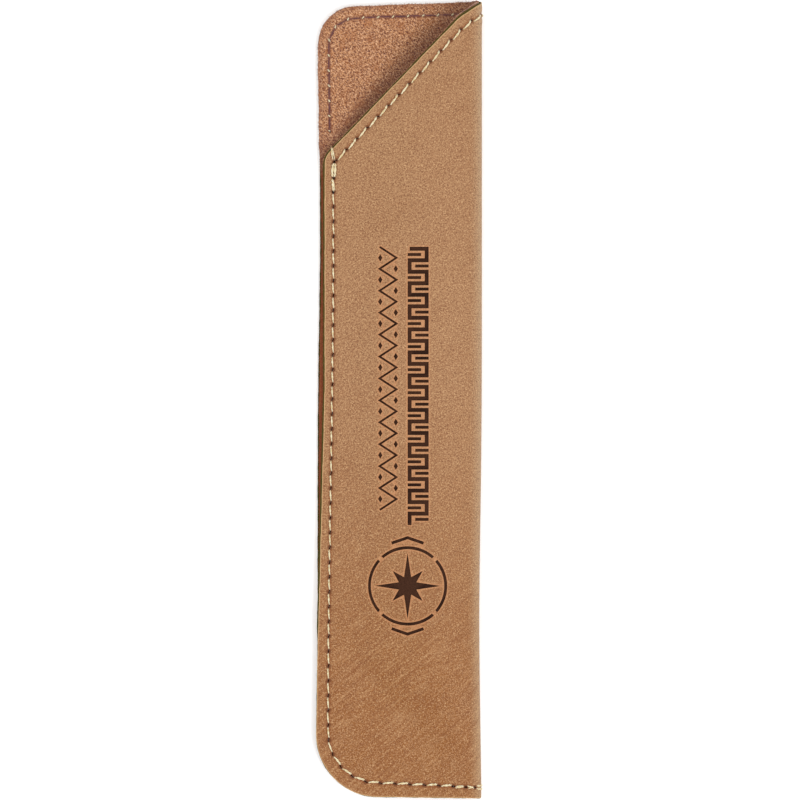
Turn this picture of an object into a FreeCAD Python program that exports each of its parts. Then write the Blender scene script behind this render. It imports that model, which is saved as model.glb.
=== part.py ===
import FreeCAD, Part
import math
import os

# A slim sewn sleeve for one fountain pen, lying on its back with the mouth towards +Y.
# One laminated blank (face skin, dark core, suede lining) is folded along the right-hand
# edge (+X), sewn along the left-hand edge (-X) and along the bottom (-Y).  The front panel
# has a slanted mouth, and the back panel runs on past it as a rounded flap.
# Units are millimetres, +Z is up, and Z = 0 is the surface that the sleeve lies on.

Vec = FreeCAD.Vector

# ---- driving dimensions ------------------------------------------------------------------
LENGTH = 158.8             # bottom edge to the top of the flap
FOLD_X = 16.35             # the folded edge
SEAM_X = -16.40            # the cut edges beside the side seam
SKIN = 0.25                # face skin of the leatherette
CORE = 0.35                # dark layer under it
LINING = 0.60              # suede lining
WALL = SKIN + CORE + LINING
SEAM_GAP = 0.06            # between the two linings where they are sewn together

CROWN = 5.2                # how far the front panel stands off the back one
CROWN_POWER = 1.25         # how the crown runs out towards the side seam
CROWN_PEAK = 0.351         # height of the plain crown curve, which scales it to 1
FOLD_BEND = 3.0            # how far the curve of the fold reaches into the back panel
END_CROWN = 0.7            # what stays of the crown beside the fold at the bottom seam
END_BEND = 1.5
END_CHORD = 8.0            # width of that last opening at the bottom seam
CLOSING = 35.0             # length over which the pocket closes towards the bottom seam
NOSE_SPREAD = 2.5          # softness of the sheet's measure around the fold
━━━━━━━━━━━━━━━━
Extract all of the data exactly as written.

(Response to the task):
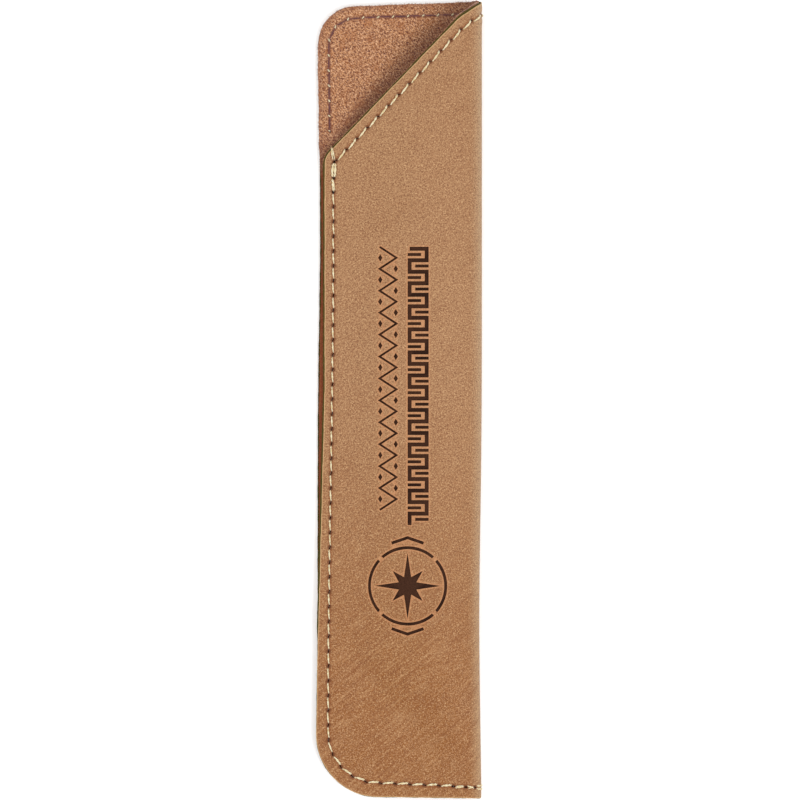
Turn this picture of an object into a FreeCAD Python program that exports each of its parts. Then write the Blender scene script behind this render. It imports that model, which is saved as model.glb.
=== part.py ===
import FreeCAD, Part
import math
import os

# A slim sewn sleeve for one fountain pen, lying on its back with the mouth towards +Y.
# One laminated blank (face skin, dark core, suede lining) is folded along the right-hand
# edge (+X), sewn along the left-hand edge (-X) and along the bottom (-Y).  The front panel
# has a slanted mouth, and the back panel runs on past it as a rounded flap.
# Units are millimetres, +Z is up, and Z = 0 is the surface that the sleeve lies on.

Vec = FreeCAD.Vector

# ---- driving dimensions ------------------------------------------------------------------
LENGTH = 158.8             # bottom edge to the top of the flap
FOLD_X = 16.35             # the folded edge
SEAM_X = -16.40            # the cut edges beside the side seam
SKIN = 0.25                # face skin of the leatherette
CORE = 0.35                # dark layer under it
LINING = 0.60              # suede lining
WALL = SKIN + CORE + LINING
SEAM_GAP = 0.06            # between the two linings where they are sewn together

CROWN = 5.2                # how far the front panel stands off the back one
CROWN_POWER = 1.25         # how the crown runs out towards the side seam
CROWN_PEAK = 0.351         # height of the plain crown curve, which scales it to 1
FOLD_BEND = 3.0            # how far the curve of the fold reaches into the back panel
END_CROWN = 0.7            # what stays of the crown beside the fold at the bottom seam
END_BEND = 1.5
END_CHORD = 8.0            # width of that last opening at the bottom seam
CLOSING = 35.0             # length over which the pocket closes towards the bottom seam
NOSE_SPREAD = 2.5          # softness of the sheet's measure around the fold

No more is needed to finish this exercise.